Saturday, September 27, 2014

It's Not Simply Teenage Wasteland

Life goes on whether we are ready for what it brings or not. I have been pleasantly surprised by the turns in my career path as of late. Let me catch you up:
During the spring semester of the 2013-2014 school year I was involved in the PATH in-school counseling program at three different schools: two area high schools and one middle school. Due to changes outside of my control, I am now spending Mondays and Thursdays at one local high school and another agency is providing services at the other high school and the middle school. No matter how often it happens, it's always a bit heartbreaking for me to say goodbye to clients and entrust their care to someone else. My ability to connect with kids on a truly empathic, non-judgemental level is something I pride myself on. Trust me, I'm the most surprised out of anyone on the planet that I apparently have the skills and ability to create these relationships. Since I was 12 years old I knew that I didn't want to have children of my own and when I started grad school, the population that I thought I'd have the most difficulty working with (because they scared the pants off of me) was children and adolescents. But here I am, spending four days of my work week working with children and adolescents.
My Mondays and Thursdays are spent at a local high school and on Tuesdays and Wednesdays I am at a boys' ranch outside of New London - I'm hoping you can catch on to what I'm referring to without having to spell it out because I don't feel comfortable revealing that information in a blatant way. Let's just say that Bart & Cherrie Starr are very involved in this organization. You're with me now, right?

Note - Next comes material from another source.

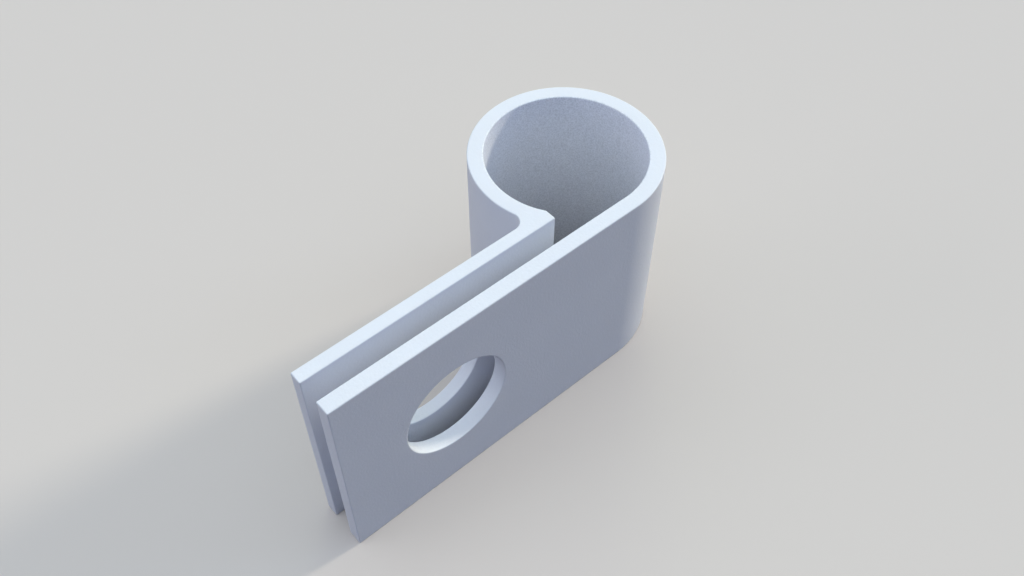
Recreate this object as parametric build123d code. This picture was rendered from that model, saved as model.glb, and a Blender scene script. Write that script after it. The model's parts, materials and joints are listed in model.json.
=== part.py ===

I work with the boys who are residents on the ranch, some of which are placed there by the DJC (Department of Juvenile Corrections), their county social workers and others are "private placements" which means they are there because their parent(s) have decided this is the place that can provide them with the educational and behavioral changes they need to lead successful lives.
I love these boys the same way I love my high school kids - and I do refer to them all as "my kids". I want to do whatever it takes to teach them how to make healthy, effective decisions. I want to be someone they can trust to be there for them. I want them to know that I'm not going to desert them when they get into trouble or make a mistake. I want them to know that my concern and compassion is not conditional on what they do in school, with their friends, or have done before I met them. I have never met a teen-ager who shirks unconditional compassion for them; too often they receive that message at home or at school and that's not what my role in their lives is meant to be. I am here for them no matter what, through thick and thin, no matter what the over-used analogy might be. I am here for them.
I relish in every achievement "my kids" make, whether that is a higher ACT score than their last one, taking a healthy risk and trying something new at school, completing homework on time, getting into college, not losing points for poor behavior at the ranch, getting a rank promotion, or trusting in a horse to help them work through trust issues.
These are my kids and I wouldn't trade being a part of their lives for the world.